The Federal Housing Finance Agency (FHFA) reported that contract mortgage rates rose by four basis points to 4.05 percent in January 2018. After falling to 3.93 percent following its February 2017 peak of 4.18 percent, rates on purchases of newly built homes have risen 12 basis points over two months to 4.05 percent. At this level, mortgage rates remain below the recent high reached back in February.
However, information provided by Freddie Mac suggests that rates on purchases of newly built homes may eclipse their February 2017 level. Contract mortgage rates released by Freddie Mac, which covers all originations that it purchases, track the rates on purchases of newly built homes reported by the FHFA closely. In February 2018, Freddie Mac reported that mortgage rates rose 30 basis points to 4.33 percent, exceeding its December 2016 level of 4.20 percent.
The recent decreases in sales of new and existing homes, as well as the potential decline in future existing home sales may partially reflect the increase in mortgage rates. Previous analysis illustrated how monthly increases of rates on purchases of newly built homes in excess of two basis points, considered large in historical terms, were associated with, on average, a decline in sales of new homes over the same month. The analysis suggests that rapid increase in rates over a short period of time can lower sales in the same month. However, historical analysis shows that the adverse response is typically temporary.
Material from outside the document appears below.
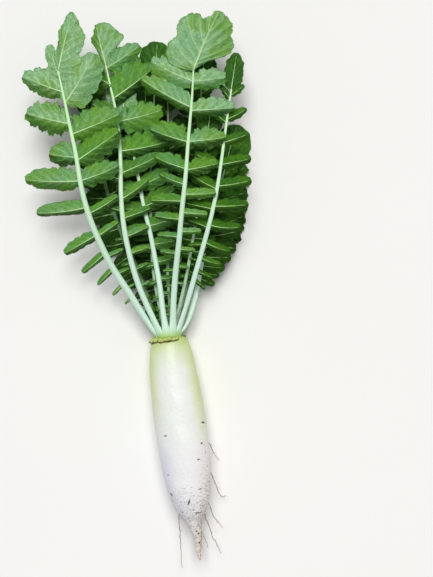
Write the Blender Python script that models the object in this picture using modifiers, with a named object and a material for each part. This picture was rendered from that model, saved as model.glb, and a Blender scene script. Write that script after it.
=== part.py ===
"""Daikon radish, as picked, lying on its side: one taproot with its side roots, a crown with the
bases of shed leaves, a heart bud, and a spread bunch of pinnate leaves.

Metres, +Z up.  The root lies along Y with its leaves towards +Y.  The origin is on the surface that
the radish lies on, in the middle of the flat strip where its belly rests.
"""
import math
from collections import namedtuple

import bmesh
import bpy
from mathutils import Vector

# ---------------------------------------------------------------- driving dimensions
ROOT_LENGTH = 0.313            # crown plane to the tip of the tail
ROOT_RADIUS = 0.0355           # at the belly
CROWN_Y = 0.105                # where the crown plane stands, from the middle of the resting strip
CROWN_Z = 0.0327               # height of the root's axis at the crown
ROOT_TILT = math.radians(1.0)  # the axis rises this much towards the tail
ROOT_SIDES = 24

RING_OUTER = 0.0155            # where the big leaves stand round the crown
RING_INNER = 0.0065            # where the inner leaves stand
FOOT_GAP = 0.0008              # between the crown and a leaf's foot
FOOT_LENGTH = 0.004            # a stalk leaves the crown straight, for this far
GAP = 0.0003                   # clearance between neighbouring pieces
BLADE_THICKNESS = 0.0012
LONGEST_LEAFLET = 0.074
SHORT_LEAFLET = 0.050          # up to this length a leaflet is a plain diamond
FIRST_PAIR, LAST_PAIR = 0.10, 0.97   # along the rachis, as fractions of it
FIRST_RISE = 0.026             # no leaflet stands closer to the crown than this
# ... or than this, on these leaves
BARE = {"leaf_07": 0.050, "leaf_08": 0.080, "leaf_09": 0.080, "leaf_10": 0.085, "leaf_13": 0.050,
        "leaf_14": 0.085}
MOST_HANG = math.radians(35)   # of a leaflet's rear half
PAIR_CROWDING = 1.3            # pairs stand closer together towards the crown
LOW_SLOPE = 0.20               # the lowest leaflets slope down this steeply
FOOT_BREADTH = 0.0013          # half the breadth of a leaflet where it leaves the rachis
STALK_RINGS = 10
STALK_TIP_RADIUS = 0.0011

SCALE_RADIUS = 0.0222          # old leaf bases, round the crown
SCALE_HEIGHT = 0.0034          # above the crown plane
SCALE_SINK = 0.0004            # below it
SCALE_THICKNESS = 0.0014
SCALE_SPAN = math.radians(52)

# The root's outline from crown to tail: distance along it and radius, as shares of the two sizes above.
ROOT_OUTLINE = (
    (0.000, 0.530), (0.006, 0.650), (0.029, 0.755), (0.083, 0.870), (0.176, 0.940), (0.293, 0.982),
    (0.429, 1.000), (0.546, 0.975), (0.624, 0.905), (0.692, 0.810), (0.746, 0.680), (0.785, 0.530),
    (0.814, 0.370), (0.850, 0.250), (0.895, 0.180), (0.940, 0.125), (0.985, 0.065))

# A leaf stands on the crown at `around` degrees (0 is +X, 90 is up) on a ring of radius `ring`.
# Its rachis runs through the `route` points, (x, y) from the crown, and lies at `height` once it is
# `rise` away from the crown.  `stalk` is its radius at the crown, `left` and `right` scale its lower
# and upper leaflets, of which it has `pairs`, `breadth` is half their breadth as a share of their
# length, `terminal` is the length of its last leaflet, and `fold` is how far the rear half of each
# leaflet hangs down.
Leaf = namedtuple("Leaf", "name around ring route height rise stalk left right pairs breadth terminal fold")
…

Using information on mortgage applications suggests that purchase mortgage demand was less affected by higher rates of 2016 and, to date, are little affected by the recent mortgage rate increase. The figure below indicates that purchase applications for conventional mortgages has remained nearly flat between September 2017 and December 2017. There was a slight increase in January 2018 possibly reflecting buyers’ attempts to purchase a home before rates rose to higher levels, but then a slight decline in demand for conventional purchase mortgages in February, shown in the figure below. Demand for government purchase mortgages, also shown below, rose more between October 2017 and January 2018, but from lower levels, then, demand for these mortgage products subsided modestly in February 2018.
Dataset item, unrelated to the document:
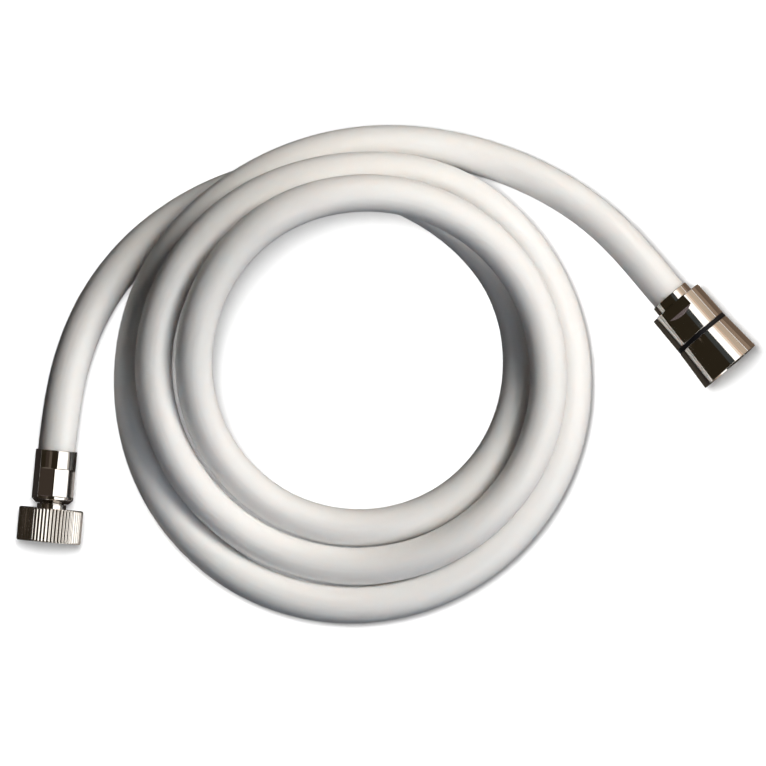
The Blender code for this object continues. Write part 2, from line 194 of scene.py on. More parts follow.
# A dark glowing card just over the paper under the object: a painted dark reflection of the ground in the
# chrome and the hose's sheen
DARK_SHEET = ("dark_sheet", "3A3532", 1.0, 0.1 * MM, [(-2.5, -0.8), (0.15, -0.11), (0.15, 0.11), (-2.5, 0.8)])

# Upright cards for painted reflections: name, colour, strength, first and last direction in degrees, foot and
# top
WALL_CARDS = [
    ("tan_wall", "C9B7A3", 1.4, 12, 90, WALL_FOOT, CEILING),
    ("grey_wall", "7E7274", 1.0, 90, 150, WALL_FOOT, CEILING),
    ("dark_wall_left", DARK, 1.0, 150, 205, WALL_FOOT, CEILING),
    ("cream_low_wall", "F8F2EC", 1.1, 205, 232, WALL_FOOT, LOW_WALL),
    ("dark_high_wall", DARK, 1.0, 205, 232, LOW_WALL, CEILING),
    ("pale_wall_near", "B9B0A6", 1.0, 232, 312, WALL_FOOT, CEILING),
    ("dark_wall_right", DARK, 1.0, 312, 342, WALL_FOOT, CEILING),
    ("low_wall_right", "918C88", 1.0, 342, 372, WALL_FOOT, WALL_BREAK),
    ("high_wall_right", "DBD6D0", 1.0, 342, 372, WALL_BREAK, CEILING),
]

# Cards on the paper beside each end, which paint reflections into the chrome: name, colour, strength, and in
# millimetres their height and their ranges across the fitting and along it
CARDS_BY_CONE = [
    ("dark_under_cone", "4A443C", 1.0, 0.2, (-12, 40), (-20, 50)),
    ("brown_by_cone", "84705F", 1.0, 0.2, (-49, -12), (-20, 50)),
    ("tan_past_cone", "B49C88", 1.0, 0.2, (-400, -49), (-150, 150)),
]
CARDS_BY_KNURL = [
    ("pale_by_knurl", "F0E4DA", 0.95, 0.3, (-70, -20), (-15, 13)),
    ("pale_by_crimp", "D0CAC6", 1.0, 0.3, (-21.6, -18.5), (16, 27)),
]

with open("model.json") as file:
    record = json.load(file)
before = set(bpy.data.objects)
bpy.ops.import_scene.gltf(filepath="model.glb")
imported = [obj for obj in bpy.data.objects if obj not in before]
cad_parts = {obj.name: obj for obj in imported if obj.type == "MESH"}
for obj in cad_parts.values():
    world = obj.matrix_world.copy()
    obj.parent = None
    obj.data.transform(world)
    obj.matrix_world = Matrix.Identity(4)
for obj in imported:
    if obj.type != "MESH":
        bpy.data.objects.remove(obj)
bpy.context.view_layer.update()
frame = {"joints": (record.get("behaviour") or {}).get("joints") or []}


def linear(hex_colour):
    """An sRGB hex colour as the linear numbers that shaders take."""
    channels = [int(hex_colour[i:i + 2], 16) / 255 for i in (0, 2, 4)]
    return tuple(c / 12.92 if c <= 0.04045 else ((c + 0.055) / 1.055) ** 2.4 for c in channels)


def add(tree, kind, settings=None, inputs=None):
    """Adds a node with its settings, and sets or links its inputs."""
    made = tree.nodes.new(kind)
    for name, value in (settings or {}).items():
        setattr(made, name, value)
    for key, value in (inputs or {}).items():
        if isinstance(value, bpy.types.NodeSocket):
            tree.links.new(value, made.inputs[key])
        else:
            made.inputs[key].default_value = value
    return made


def finish_of(name, roughness, metallic):
    """A new material: its tree and its shader, with the values that are the same all over."""
    made = bpy.data.materials.new(name)
    made.use_nodes = True
    shader = made.node_tree.nodes["Principled BSDF"]
    shader.inputs["Roughness"].default_value = roughness
    shader.inputs["Metallic"].default_value = metallic
    return made, made.node_tree, shader


def blended(tree, share, low, high):
    """A colour between two sRGB hex colours."""
    mix = add(tree, "ShaderNodeMix", {"data_type": "RGBA"}, {"Factor": share})
    mix.inputs[6].default_value = (*linear(low), 1.0)
    mix.inputs[7].default_value = (*linear(high), 1.0)
    return mix.outputs[2]


def extruded_pvc():
    """Soft plasticised PVC straight from the die: a satin warm white skin that a little light gets into.

    The eye sees a broad soft sheen, faint long lines left by the die, and a slight unevenness of tone.
    """
    made, tree, shader = finish_of("extruded_soft_pvc", 0.42, 0.0)
    shader.inputs["IOR"].default_value = 1.53
    shader.inputs["Subsurface Weight"].default_value = 1.0
    shader.inputs["Subsurface Radius"].default_value = (1.0, 0.9, 0.85)
    shader.inputs["Subsurface Scale"].default_value = 7.0 * MM
    spot = add(tree, "ShaderNodeTexCoord").outputs["Object"]
    around = add(tree, "ShaderNodeAttribute", {"attribute_name": "around"}).outputs["Vector"]
    clouds = add(tree, "ShaderNodeTexNoise", None, {"Vector": spot, "Scale": 1 / TONE_PATCH, "Detail": 2.0})
    tree.links.new(blended(tree, clouds.outputs["Fac"], "F0EEEC", "F5F3F1"), shader.inputs["Base Color"])
    die_lines = add(tree, "ShaderNodeTexNoise", None, {
        "Vector": around, "Scale": HOSE_RADIUS / DIE_LINE, "Detail": 3.0})
    grain = add(tree, "ShaderNodeTexNoise", None, {"Vector": spot, "Scale": 1 / SKIN_GRAIN, "Detail": 1.0})
    lines = add(tree, "ShaderNodeBump", None,
                {"Strength": 0.25, "Distance": 0.15 * MM, "Height": die_lines.outputs["Fac"]})
    skin = add(tree, "ShaderNodeBump", None,
               {"Strength": 0.2, "Distance": 0.03 * MM, "Height": grain.outputs["Fac"],
                "Normal": lines.outputs["Normal"]})
    tree.links.new(skin.outputs["Normal"], shader.inputs["Normal"])
    return made


def polished_chrome():
    """Bright chromium plate over polished brass: a hard mirror, slightly hazed by handling.

    The eye sees sharp bands of the surroundings, with edges softened a little where a thumb has been.
    """
    made, tree, shader = finish_of("polished_chrome_plate", 0.07, 1.0)
    spot = add(tree, "ShaderNodeTexCoord").outputs["Object"]
    haze = add(tree, "ShaderNodeTexNoise", None, {"Vector": spot, "Scale": 1 / HAZE_PATCH, "Detail": 3.0})
    tree.links.new(blended(tree, haze.outputs["Fac"], "C2BEB9", "C9C6C2"), shader.inputs["Base Color"])
    spread = add(tree, "ShaderNodeMapRange", None, {
        "Value": haze.outputs["Fac"], "From Min": 0.3, "From Max": 0.7, "To Min": 0.04, "To Max": 0.11})
    tree.links.new(spread.outputs["Result"], shader.inputs["Roughness"])
    return made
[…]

Shown in the figure above, although refinancing applications fell significantly in response to higher rates in late 2016, and have declined over the September 2017 to January 2018 mortgage rate increase period, the decline in February was smaller compared to the extent of the rate increase in the same month and mostly offset the modest increase in January.
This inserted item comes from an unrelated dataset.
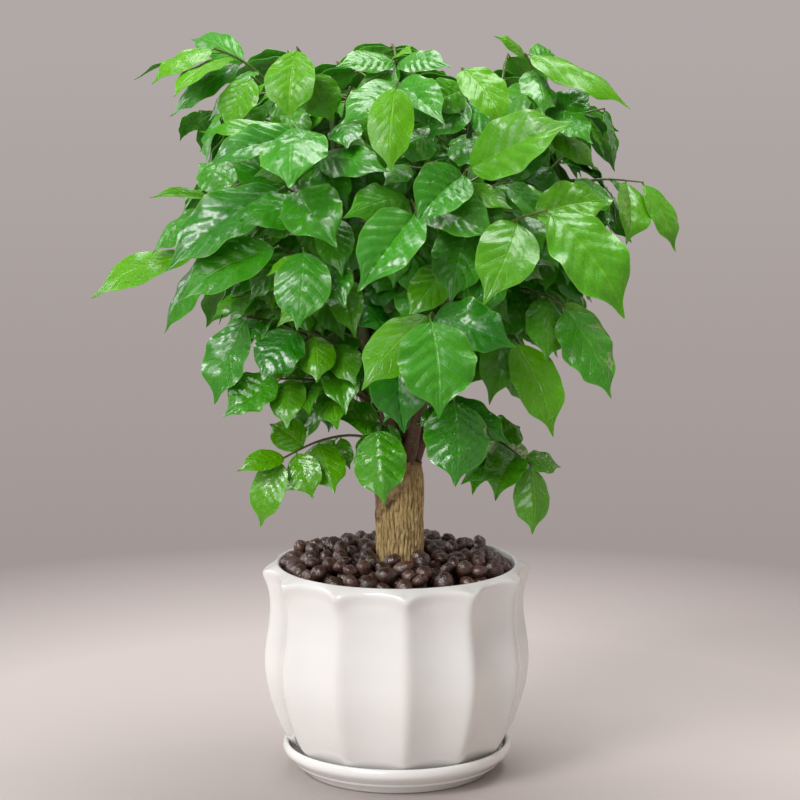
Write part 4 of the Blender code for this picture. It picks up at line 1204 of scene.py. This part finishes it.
def surface_tree(shape):
    """A search tree of a finished piece's faces."""
    form = bmesh.new()
    form.from_mesh(shape.data)
    tree = BVHTree.FromBMesh(form)
    form.free()
    return tree


def grown_leaflet(tries, habit, others, front):
    """The first of the poses that lies in the crown, touches nothing and hides no front leaf."""
    for leaflet in tries:
        if not in_crown(leaflet[1]):
            continue
        tree, points = blade_tree(leaflet, habit)
        if any(piece.ray_cast(point, TO_THE_BACK)[0] for point in points[2::10] for piece in front):
            continue
        if not any(tree.overlap(other) for other in others):
            return leaflet, tree
    return None, None


pieces = {name: surface_tree(bpy.data.objects["foliage_" + name]) for name in leaf_rows}
front_trees = [pieces[name] for name in FRONT_LEAVES]
all_trees = list(pieces.values()) + [surface_tree(bpy.data.objects["shoot_" + name]) for name in STEMS]
sprout = random.Random(11)
inner_leaves = {}
for number in range(INNER_TRIES):
    stem = list(STEMS)[number % len(STEMS)]
    share = 0.06 + 0.91 * sprout.random() ** 0.75
    place, _, _ = stem_point(stem, share)
    turn = sprout.uniform(0, math.tau)
    reach = sprout.uniform(*INNER_REACH) * MM
    end = place + Vector((reach * math.cos(turn), reach * math.sin(turn), sprout.uniform(-4, 22) * MM))
    high = max(0, end.z - TOP_START) / (40 * MM)
    ages = (max(0.05, 0.5 - 0.45 * high), max(0.45, 0.9 - 0.4 * high))
    path = rachis_path(stem, share, end, 0.12, sprout.uniform(-0.1, 0.1))
    wishes = [(0.985, 0.3, 1.15)] + [(where, hand, 1) for where in INNER_SHARES for hand in (1, -1)]
    found = []
    trees = []
    for where, hand, part in wishes:
        base, direction = along_path(path, where)
        length = sprout.uniform(*INNER_LENGTH) * part
        habit = Habit(sprout, sprout.uniform(*ages))
        tries = paired_tries(base, direction, hand, length, TOP_RISE * min(1, high))
        leaflet, tree = grown_leaflet(tries, habit, all_trees + trees, front_trees)
        if leaflet:
            found.append((leaflet, habit))
            trees.append(tree)
    if len(found) < INNER_LEAST:
        continue
    all_trees += trees
    inner_leaves.setdefault(stem, []).append((path, found))
for stem, leaves in inner_leaves.items():
    form = leaf_form(leaves, sprout, INNER_BLADE, 0.8)
    add_piece(form, "inner_leaves_" + stem, glossy_leaf, "leaf", crease=60)

# ---- Studio
# A pale floor that fades into a wall, which is painted darker towards the floor as painted shade. Soft
# light comes from above and from the upper left, with weak lights behind, and the camera stands a little
# higher than the crown and looks slightly down.


def softbox(name, place, aim, size, power, colour=(1, 1, 1)):
    """A lamp with an even rectangular face, aimed at a place, that the camera doesn't see."""
    lamp = bpy.data.lights.new(name, "AREA")
    lamp.shape = "RECTANGLE"
    lamp.size, lamp.size_y = size
    lamp.energy = power
    lamp.color = colour
    item = new_object(name, lamp)
    item.location = place
    item.visible_camera = False
    item.rotation_euler = (Vector(aim) - Vector(place)).to_track_quat("-Z", "Y").to_euler()


floor_form = bmesh.new()
bmesh.ops.create_grid(floor_form, x_segments=1, y_segments=1, size=60)
floor_mesh = bpy.data.meshes.new("floor")
floor_form.to_mesh(floor_mesh)
floor_form.free()
floor = new_object("floor", floor_mesh)
floor_skin, floor_tree, floor_shader, floor_place = new_finish("pale_floor")
away = node(floor_tree, "VectorMath", {0: floor_place}, operation="LENGTH").outputs["Value"]
set_shader(floor_tree, floor_shader, Base_Color=(0.43, 0.383, 0.363), Roughness=0.6,
           Alpha=spread(floor_tree, away, 0.33, 0.62, 1, 0))
floor_mesh.materials.append(floor_skin)

softbox("key", (-1.05, -1.95, 1.1), (0, 0, 0.25), (1.3, 1.3), 21)
softbox("sky", (0.15, 0.45, 2.3), (0, 0, 0.3), (1.7, 1.2), 50)
softbox("rim", (-1.5, 0.7, 0.8), (0, 0, 0.3), (0.6, 1.1), 8)
softbox("edge", (1.5, 0.5, 0.7), (0, 0, 0.25), (0.3, 1.0), 2.2, (1, 0.65, 0.48))

daylight = bpy.data.lights.new("daylight", "SUN")
daylight.energy = 1.5
daylight.angle = math.radians(18)
daylight_item = new_object("daylight", daylight)
daylight_item.rotation_euler = Vector((1.2, 1.3, -1.6)).to_track_quat("-Z", "Y").to_euler()

world = bpy.data.worlds.new("studio")
bpy.context.scene.world = world
world.use_nodes = True
air = world.node_tree
seen = node(air, "LightPath").outputs["Is Camera Ray"]
height = along_axis(air, node(air, "TexCoord").outputs["Generated"], "Z")
# The wall that the camera sees is painted darker towards the floor: painted shade.
wall = colours(air, spread(air, height, -0.23, -0.05), (0.352, 0.305, 0.295), (0.44, 0.395, 0.385))
air.links.new(colours(air, seen, (0.34, 0.325, 0.32), wall), air.nodes["Background"].inputs["Color"])

lens = bpy.data.cameras.new("camera")
lens.lens = 128.9
lens.sensor_width = 36
camera = new_object("camera", lens)
camera.location = (0.0018, -1.67, 0.510)
camera.rotation_euler = (math.radians(90 - 9.7), 0, 0)
bpy.context.scene.camera = camera
bpy.context.scene.view_settings.view_transform = "Standard"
Rising rates have not had a significant impact on mortgage demand, especially applications for conventional purchase mortgages. This may reflect the strength of underlying demand fundamentals, suggesting that lower sales are temporary. On the other hand, the decline in pending home sales suggests that purchase mortgage applications may extend their February decline or that applications will not translate into originations. The February 2018 decrease in applications for both conventional and government purchase mortgages as well as any changes in credit standards, a metric of mortgage supply, will be closely tracked for evidence of a longer declining trend.